On vous a souvent raconté que la lutte contre le dopage était impossible parce que les athlètes avaient toujours une hormone de croissance d'avance, ou une hémoglobine réticulée, ou un perfluocarbone, je vous nomme là les dernières drogues à la mode. On vous a raconté que les produits masquants rendaient le dépistage impossible. On vous a surtout raconté qu'on mettait tout en oeuvre pour éliminer les tricheurs.

Bullshit. Et d'abord, peut-on parler de tricheurs quand tout le monde triche ? La pomme pourrie suggère un panier de pommes saines. Bullshit encore. En cyclisme, mais pas seulement en cyclisme, en athlétisme, au foot, dans les ligues professionnelles nord-américaines - les monstres de la NFL et de la NBA - l'usage de la dope est si banalisé, si répandu qu'il faut renverser l'image, chercher la pomme " nature ", parmi les " traitées ", parmi les pommes boostées...

N'empêche que si on le souhaitait vraiment, la médecine, la biologie permettent, aujourd'hui de poser un DIAGNOSTIC de dope aussi clair qu'un diagnostic de grippe ou de rougeole. Mais on ne le souhaite pas justement. Pourquoi ? Parce que devant l'ampleur de l'épidémie, on serait bien obligé d'admettre que c'est le sport qui est malade, pas les athlètes.

Et admettre que le sport est malade serait prendre le risque de faire fuir les commanditaires qui investissent dans la pureté...

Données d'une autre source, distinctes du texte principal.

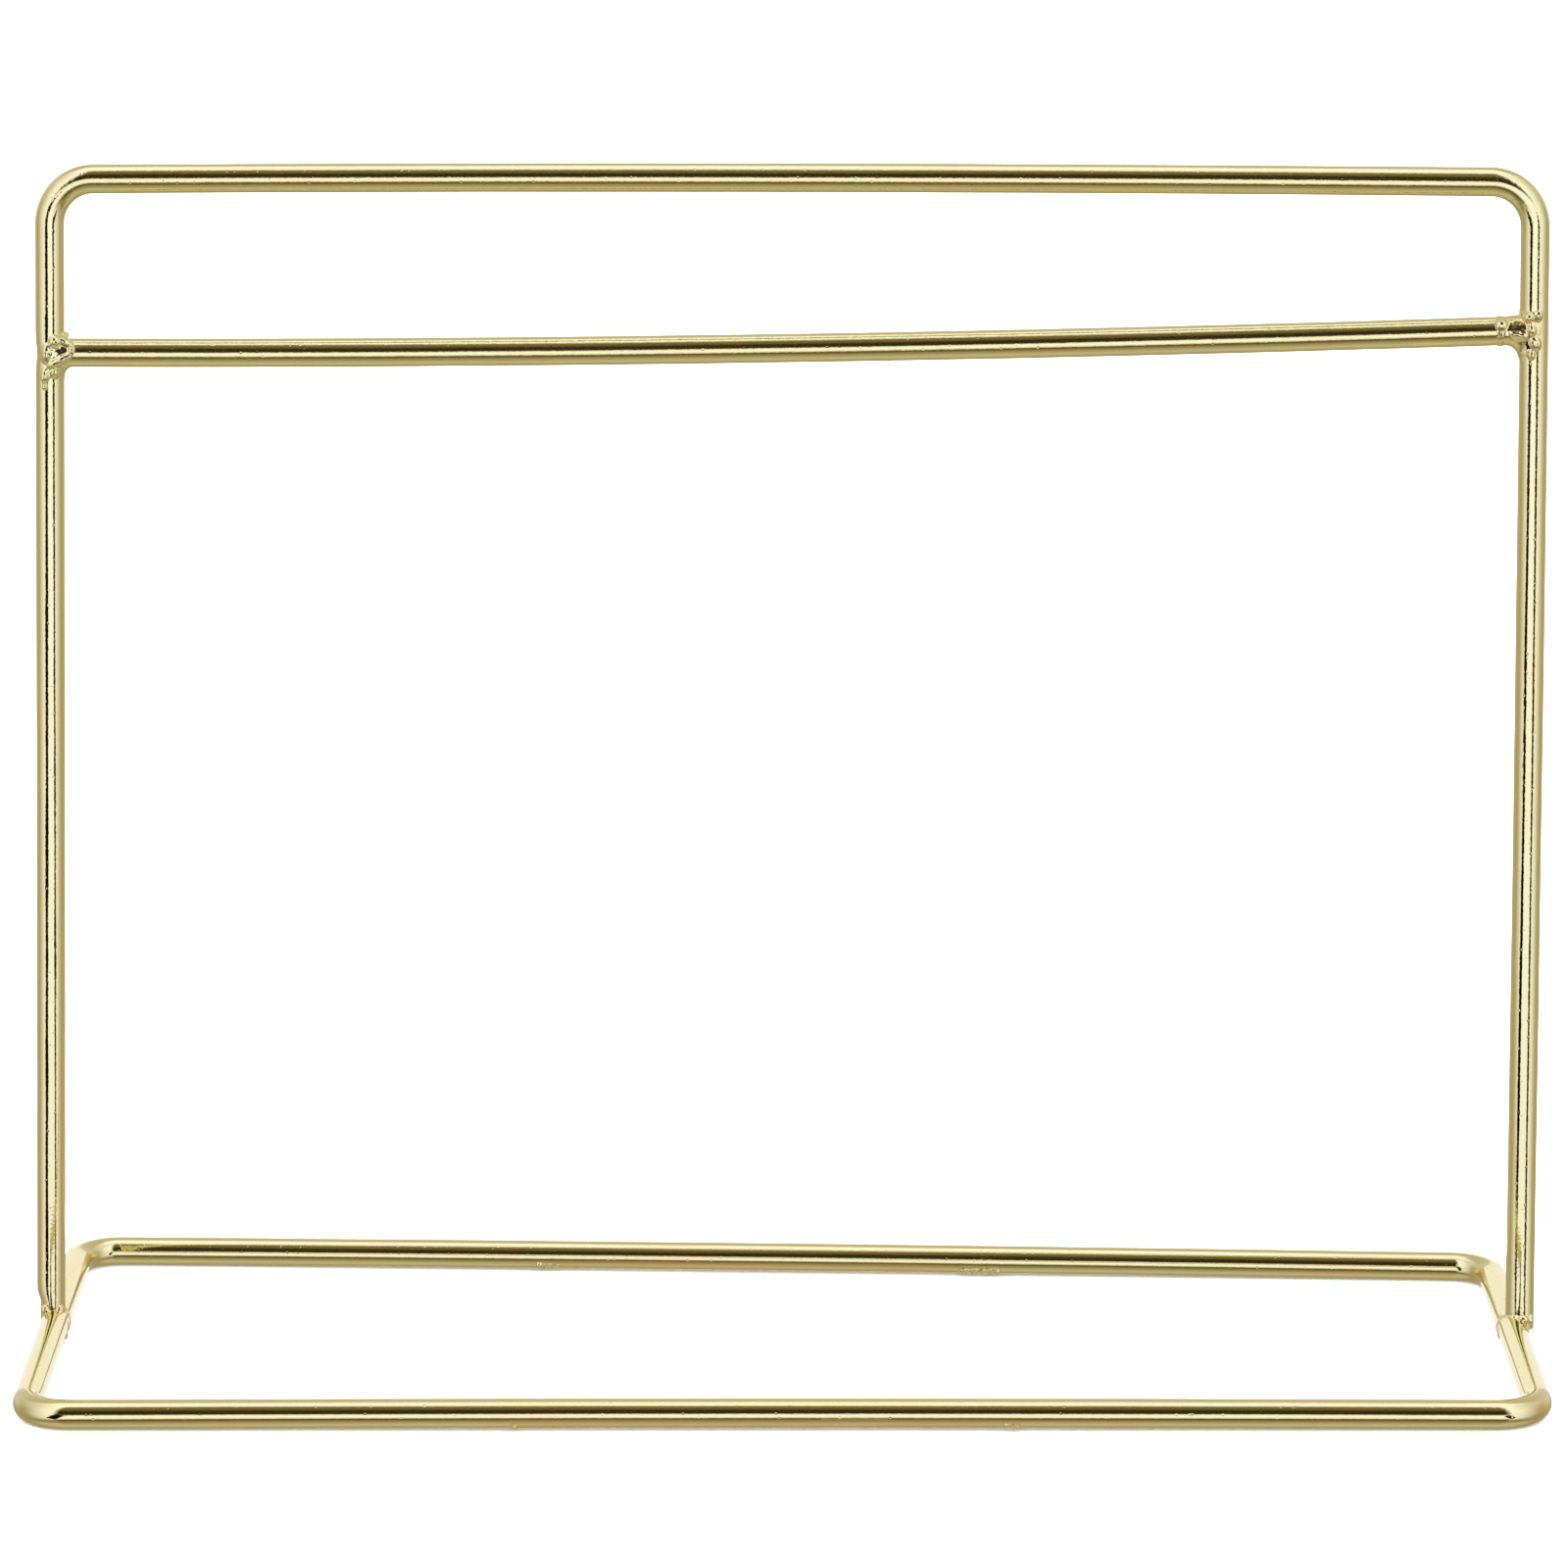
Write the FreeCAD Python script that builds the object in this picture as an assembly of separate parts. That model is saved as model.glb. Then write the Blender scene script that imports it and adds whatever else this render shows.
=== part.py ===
import FreeCAD, Part

import math
import os

from FreeCAD import Vector

# A desk stand for a ring-bound photo album, welded from three bent pieces of
# plated steel rod: a loop that lies on the table, an upright frame on the
# loop's two sides, and a rail across the frame that the album's rings close
# round.  Nothing on it moves.
#
# Frame: +Z up, +X to the right, +Y to the back.  The origin is the middle of
# the stand's footprint, on the table.  Sizes are in millimetres and are taken
# to the middle of the rod unless a name says otherwise.

# Rod
ROD_DIAMETER = 4.0
ROD_RADIUS = ROD_DIAMETER / 2

# Base loop: a hand-bent oblong whose right side came out shorter than its left
BASE_WIDTH = 205.7
BASE_DEPTH_LEFT = 80.3
BASE_DEPTH_RIGHT = 71.7
BASE_BEND_RADIUS = 6.0

# Press marks: shallow flats left under the front and back runs by the bender
FLAT_LENGTH = 68.0
FLAT_DEPTH = 0.12
FLAT_MIDDLE_X = -2.2

# Closing weld of the loop, dressed flush, in the back run
BUTT_WELD_X = 29.5
BUTT_WELD_LENGTH = 1.2

# Upright frame: legs spread a little towards the feet
FRAME_WIDTH_TOP = 202.9
FRAME_WIDTH_FOOT = 207.6
FRAME_SHIFT_TOP = 1.26
FRAME_SHIFT_FOOT = 0.26
FRAME_HEIGHT = 164.35
FRAME_BEND_RADIUS = 6.1
FOOT_SETBACK_LEFT = 44.5
FOOT_SETBACK_RIGHT = 41.2
FOOT_END_HEIGHT = 3.0

# Cross rail: set a little out of level and sagging between its welds
RAIL_HEIGHT_LEFT = 140.4
RAIL_HEIGHT_RIGHT = 144.06
RAIL_SAG = 1.0
RAIL_BEND_RADIUS = 1500.0

# Weld beads: each is what the rods leave of a ball set on the joint
FOOT_BEAD_RADIUS = 2.6
FOOT_BEAD_HEIGHT = ROD_DIAMETER
RAIL_BEAD_RADIUS = 3.3
RAIL_BEAD_OFFSET = 2.0


def straight(start, end):
    """A straight piece of rod between two points of its middle line."""
    run = end - start
    return Part.makeCylinder(ROD_RADIUS, run.Length, start, run)


def bend(corner, arriving, leaving, radius):
    """The bent piece of rod at a corner, and the two points where it begins and ends."""
    turn = arriving.getAngle(leaving)
    reach = radius * math.tan(turn / 2)
    first = corner - arriving * reach
    last = corner + leaving * reach
    axis = arriving.cross(leaving).normalize()
    centre = first + axis.cross(arriving) * radius
    section = Part.Face(Part.Wire(Part.makeCircle(ROD_RADIUS, first, arriving)))
    return section.revolve(centre, axis, math.degrees(turn)), first, last


def bent_rod(points, radius):
    """One length of rod along the points, with every inner point rounded to the radius."""
    pieces = []
    here = points[0]
    for before, corner, after in zip(points, points[1:], points[2:]):
        arriving = (corner - before).normalize()
        leaving = (after - corner).normalize()
        elbow, first, last = bend(corner, arriving, leaving, radius)
        pieces += [straight(here, first), elbow]
        here = last
    pieces.append(straight(here, points[-1]))
    return pieces[0].multiFuse(pieces[1:]).removeSplitter().Solids[0]


def on_line(a, b, x):
    """The point of the line through a and b that has this x."""
    return a + (b - a) * ((x - a.x) / (b.x - a.x))


def single(shape):
    """The one solid of a shape, which stops the build if the shape has more or fewer."""
    assert len(shape.Solids) == 1 and shape.isValid()
    return shape.Solids[0]


# Corners of the base loop's middle line, in a working frame whose X axis is
# the front run seen from above
half_width = BASE_WIDTH / 2
front_left = Vector(-half_width, 0, ROD_RADIUS)
front_right = Vector(half_width, 0, ROD_RADIUS)
back_right = Vector(half_width, BASE_DEPTH_RIGHT, ROD_RADIUS)
back_left = Vector(-half_width, BASE_DEPTH_LEFT, ROD_RADIUS)


def press_marks():
    """Slabs that cut the flats under the front and back runs."""
    slab_width = 4 * ROD_DIAMETER
    slab_drop = ROD_DIAMETER
    slabs = []
    for start, end in ((front_left, front_right), (back_left, back_right)):
        middle = on_line(start, end, FLAT_MIDDLE_X)
        corner = Vector(-FLAT_LENGTH / 2, -slab_width / 2, -slab_drop)
        slab = Part.makeBox(FLAT_LENGTH, slab_width, slab_drop + FLAT_DEPTH, corner)
        turn = math.degrees(math.atan2(end.y - start.y, end.x - start.x))
        slab.rotate(Vector(0, 0, 0), Vector(0, 0, 1), turn)
        slab.translate(Vector(middle.x, middle.y, 0))
        slabs.append(slab)
    return slabs


def base_ends():
    """The two rod ends that face each other across the closing weld."""
    gap_left = on_line(back_left, back_right, BUTT_WELD_X - BUTT_WELD_LENGTH / 2)
    gap_right = on_line(back_left, back_right, BUTT_WELD_X + BUTT_WELD_LENGTH / 2)
    return gap_left, gap_right


def base_loop():
    """The loop as bent, open by the width of its closing weld."""
    gap_left, gap_right = base_ends()
    path = [gap_right, back_right, front_right, front_left, back_left, gap_left]
    return single(bent_rod(path, BASE_BEND_RADIUS).cut(press_marks()))


def base_butt_weld():
    """The slug of weld metal that closes the loop."""
    gap_left, gap_right = base_ends()
    return single(straight(gap_left, gap_right).cut(press_marks()))


def leg_line(side):
    """A leg's middle line, from its foot to the top rail's corner; side is -1 left, +1 right."""
    setback = FOOT_SETBACK_LEFT if side < 0 else FOOT_SETBACK_RIGHT
    foot = Vector(FRAME_SHIFT_FOOT + side * FRAME_WIDTH_FOOT / 2, setback, FOOT_END_HEIGHT)
    top = Vector(FRAME_SHIFT_TOP + side * FRAME_WIDTH_TOP / 2, setback, FRAME_HEIGHT)
    return foot, top


def at_height(line, z):
    """The point of a leg's middle line at this height."""
    foot, top = line
    return foot + (top - foot) * ((z - foot.z) / (top.z - foot.z))


def upright_frame(loop):
    """The frame, its feet coped to sit on the loop's two side rods."""
    left_foot, left_top = leg_line(-1)
    right_foot, right_top = leg_line(+1)
    rod = bent_rod([left_foot, left_top, right_top, right_foot], FRAME_BEND_RADIUS)
    return single(rod.cut(loop))


def leg(side):
    """The straight rod of one leg, which the rail and its beads are coped to."""
    return straight(*leg_line(side))


def cross_rail():
    """The rail, sagging between the legs and coped to them at both ends."""
    left = at_height(leg_line(-1), RAIL_HEIGHT_LEFT)
    right = at_height(leg_line(+1), RAIL_HEIGHT_RIGHT)
    along = (right - left).normalize()
    down = along.cross(along.cross(Vector(0, 0, 1))).normalize()
    lowest = (left + right) * 0.5 + down * RAIL_SAG
    rod = bent_rod([left, lowest, right], RAIL_BEND_RADIUS)
    return single(rod.cut(leg(-1)).cut(leg(+1)))


def foot_weld(side, loop):
    """The bead round a leg's foot, where it stands on the loop."""
    foot = at_height(leg_line(side), FOOT_BEAD_HEIGHT)
    return single(Part.makeSphere(FOOT_BEAD_RADIUS, foot).cut(leg(side)).cut(loop))


def rail_weld(side, rail):
    """The bead round one end of the cross rail, where it meets the leg."""
    height = RAIL_HEIGHT_LEFT if side < 0 else RAIL_HEIGHT_RIGHT
    centre = at_height(leg_line(side), height) - Vector(side * RAIL_BEAD_OFFSET, 0, 0)
    return single(Part.makeSphere(RAIL_BEAD_RADIUS, centre).cut(leg(side)).cut(rail))


def build():
    loop = base_loop()
    frame = upright_frame(loop)
    rail = cross_rail()
    return {
        "base_loop": loop,
        "base_butt_weld": base_butt_weld(),
        "upright_frame": frame,
        "cross_rail": rail,
        "foot_weld_left": foot_weld(-1, loop),
        "foot_weld_right": foot_weld(+1, loop),
        "rail_weld_left": rail_weld(-1, rail),
        "rail_weld_right": rail_weld(+1, rail),
    }


nodes = build()
box = Part.makeCompound(list(nodes.values())).optimalBoundingBox()
to_origin = Vector(-box.Center.x, -box.Center.y, -box.ZMin)

os.makedirs("parts", exist_ok=True)
for name, solid in nodes.items():
    solid.translate(to_origin)
    solid.exportStep(f"parts/{name}.step")
    print(f"{name:16} {solid.Volume:9.1f} mm3")

print(f"overall {box.XLength:.2f} x {box.YLength:.2f} x {box.ZLength:.2f} mm")
print(f"moved by {to_origin.x:.3f}, {to_origin.y:.3f}, {to_origin.z:.3f} mm")
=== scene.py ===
# %% [markdown]
# # A gold-plated wire stand for a photo album
#
# The real stand is three lengths of 4 mm steel rod, bent, welded together and
# plated a pale gold.  There is nothing else to it, so a picture of it lives on
# two things: how the polished rods mirror the studio, and how the lumpy weld
# beads break that mirror up.  The steps below bend the rods, build up the
# welds, mix the plating and then set up a studio for it to reflect.

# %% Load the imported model
import math
import random

import bpy
from mathutils import Euler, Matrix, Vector


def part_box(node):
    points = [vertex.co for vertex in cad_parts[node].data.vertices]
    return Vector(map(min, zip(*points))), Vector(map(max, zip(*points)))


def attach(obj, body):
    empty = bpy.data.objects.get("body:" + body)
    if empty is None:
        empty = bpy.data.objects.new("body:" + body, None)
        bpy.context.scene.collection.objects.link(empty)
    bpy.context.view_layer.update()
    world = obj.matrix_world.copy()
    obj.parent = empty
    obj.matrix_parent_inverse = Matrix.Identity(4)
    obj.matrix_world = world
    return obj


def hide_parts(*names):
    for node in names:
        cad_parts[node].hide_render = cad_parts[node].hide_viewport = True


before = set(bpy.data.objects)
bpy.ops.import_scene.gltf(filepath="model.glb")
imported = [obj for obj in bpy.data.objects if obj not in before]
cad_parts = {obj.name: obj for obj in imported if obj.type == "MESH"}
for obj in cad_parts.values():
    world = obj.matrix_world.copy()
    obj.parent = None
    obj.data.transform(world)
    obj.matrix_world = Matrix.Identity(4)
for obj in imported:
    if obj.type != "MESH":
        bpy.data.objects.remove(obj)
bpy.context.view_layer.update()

MM = 0.001

# %% [markdown]
# ## Where everything is
#
# The engineering model says where each rod runs, and a picture must not
# disagree with it.  So the middle lines of the rods are worked out from the
# boxes round the model's nodes.  Only what a box can't tell, such as how far
# the legs lean, is written here as a size.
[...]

La tourmente fortuite qui balaie aujourd'hui le Tour de France ne résulte évidemment pas d'une volonté d'en finir avec la dope. Troisième événement sportif en importance au monde, après les Jeux olympiques et le Mondial, le Tour de France est ( était ? ) une affaire d'or gérée par une petite mafia, Jean-Marie Leblanc, Jean-Claude Killy et compagnie, qui n'a jamais voulu savoir comment Indurain avait gagné cinq tours de France de suite. Elle ne voyait surtout pas, l'intérêt d'informer ses commanditaires, Coca-Cola, Fiat, le Crédit lyonnais que l'épopée qu'elle leur vend se nourrit d'EPO. Quand on parle de dopage sportif, gardez toujours à l'esprit que la santé financière des grandes organisations sportives passe avant celle des athlètes. Quand Samaranch et les pontes du Comité Olympique international disent " allons donc, ce sont juste quelques brebis galeuses qui se droguent ", ce n'est pas parce, qu'ils le croient, c'est pour rassurer Coca-Cola. Cela dit, et ma logique vous échappera sûrement si vous n'êtes pas un mordu de vélo, je suis bien content que le Tour de France ne soit pas annulé. Les coureurs donnent un sacré show, malgré tout. Ullrich, Pantani, Jalabert, et Bobby Julich, merci.

Combien de dopés dans ces quatre-là ? Je dirai au moins trois, mais sûrement quatre. Et je vous dirai autre chose : je m'en contrecrisse.